This article focuses on good back care and includes a comprehensive summary of the differences in approach to low back pain from a sports massage therapist, chiropractor and physiotherapist.
Types of back pain
Firstly, it is very important to mention that there are many types of low back pain, such as; muscular tension in the lower back muscles, instability through the core muscles, nerve root irritation (sciatica), bulging/herniated disc, postural deformities and arthritis. These listed are some of the more common conditions, however the full list is far more extensive. The point we are trying to make is each patient is unique and any treatment for back care should be tailored to their needs. Being given a hand out on ‘exercises for low back pain’ is not the answer.
Back Care from the Sports Massage Therapist:
A Sports Massage Therapist (SMT) primarily deals with muscular tension and postural issues. The majority of patients that come to see a SMT present with non-specific low back pain caused by a postural issue inflicted through normal daily activities. Examples of such are, sitting at a desk or driving for long periods, working at laptops or PCs, tradesmen that are required to maintain awkward positions; plasterers, electricians, roofers, etc. All of these cause an unequal strain on the body’s muscles, joints and nerves.
Sports Massage works on the principle of restoring length and quality to muscles. Once this is achieved, it is vitally important to make sure that the skeleton and its joints are set in the correct position. Specifically with the lower back, the core muscles around the spine and pelvis help to stop any uneven wear and tear on the vertebrae, discs and nerves.
SMT’s work closely with Physiotherapists and Chiropractors to make sure that each problem is correctly diagnosed, addressed and managed for the long term benefit of the patient.
Back Care from the Chiropractor:
Often low back pain comes in the form of a “niggle” or “ache” after a long day at work or over doing it shopping or in the garden. Many of the population and chiropractic patients just ignore this because it goes away after a few days. This pattern will often go on for many years and once the body can no longer cope with the joints and muscle compensation the body will give off pain signals. These signals show as low back pain, which prompts people to seek chiropractic care.
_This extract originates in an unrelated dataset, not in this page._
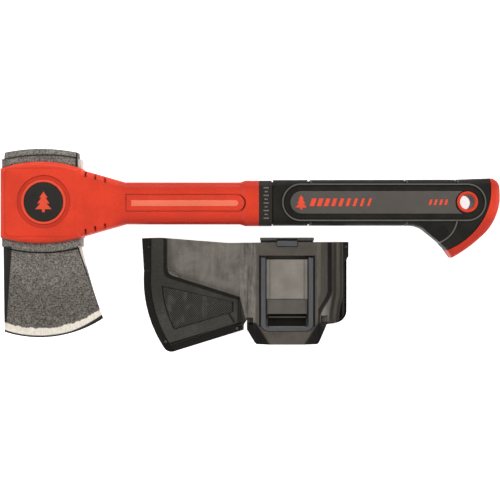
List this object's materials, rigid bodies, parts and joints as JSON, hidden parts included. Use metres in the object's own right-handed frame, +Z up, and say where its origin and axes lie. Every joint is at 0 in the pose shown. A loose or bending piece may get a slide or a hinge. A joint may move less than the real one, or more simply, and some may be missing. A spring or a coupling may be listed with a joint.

Often this pain is described as unlike any experienced before or different to normal. Patients will say they have had low back pain only for a few days, however by getting to know the patient and taking a detailed history the chiropractor is able to discover the low back pain complaint has often been present longer. This information greatly helps the chiropractor to discover the true root cause of the low back pain problem.
There is often the question, is it the muscle or the joint causing pain, by knowing the anatomy of the body and how it works; it is clear if the joint is involved so is the muscle. When a joint is dysfunctional the nerve signals may be altered and therefore involve the muscle. Vice-versa it occurs when the muscle is strained thus causing unequal pulling on the joint at the muscle attachment; therefore a “chicken and egg scenario”
In treatment chiropractors use quick thrust movements termed adjustments to impulse across a joint, in the case of low back pain patients may be laid on their side to perform an adjustment, or with the use of specific drop pieces on the bench.
Back Care from the Physiotherapist:
Physiotherapists will take a slightly different approach to both Chiropractors and Sports Massage Therapists. Although the original assessment and some initial treatment may be similar, the types of treatment employed and long term injury management strategy may be quite different.
Considering muscular function, vertebral joint range, muscular length and nerve tension and movement quality and patterns, the physiotherapist will also look at secondary factors in the cause of the problem, for example tight hamstring or hip flexor muscles and your natural postural type.
As well as day to day back aches and pains, it’s important to consider how your back works during more dynamic movements, perhaps associated with manual work or sport, and ensuring that the spinal column is appropriately strengthened and conditioned to cope with the demands of that sport, whether you are a social golfer or an Olympic level sailor your back needs to be able to cope with the forces being applied through it.
Frequently rehabilitation programmes can be of significant benefit, particularly if your back has been an issue for some time. The amount of time and effort needed though to rectify the situation varies from case to case and you won’t typically need to ‘do your exercises forever’.